“Borj–e Kabotar”: architecture and anthropology of the pigeon towers in the Isfahan province.
“Borj–e Kabotar”: architecture and anthropology of the pigeon towers in the Isfahan province.
The project aims to deepen the study of the pigeon towers, a particular architecture in clay, present in the Isfahan region; many of the existing towers date back to the period of Shah Abbas, the Safavid ruler who between the end of the 16th and the beginning of the 17th restored the role of capital to the city.
The pigeon tower is a widespread construction, from the Middle East to Europe, up to North Africa, and tends to assume indigenous connotations in each territory. We can argue that the pigeon towers are built according to construction types that are affected by the climatic conditions of the place and that are influenced by local architecture.
Based on historiographic, geographical and literary sources, we can establish that the first structures of this type date back to the fourth century of the Egira / 912-1009 c. in the city of Bukhara, by the order of Šams ol Malek.
In the Isfahan region, pigeon towers are imposing buildings, mainly cylindrical in shape, with a diameter that can reach 20 meters and a height that touches 15mt.
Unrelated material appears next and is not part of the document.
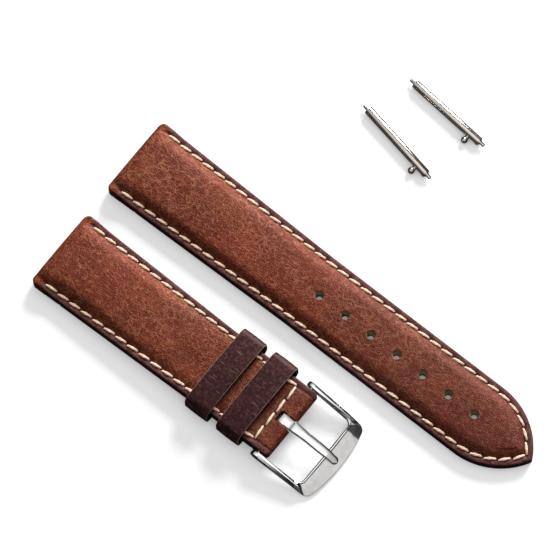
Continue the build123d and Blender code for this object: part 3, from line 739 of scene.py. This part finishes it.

The reports written by European travelers and orientalists such as Thomas Herbert and Jean Chardin, who from the 17th century noticed these buildings leaving descriptions and drawings of them, are very useful for the historical reconstruction of the use of these buildings.
Most of the sources agree on a particular function of the towers, which was to guarantee the availability of fertilizer (guano) for the purpose of cultivating the land.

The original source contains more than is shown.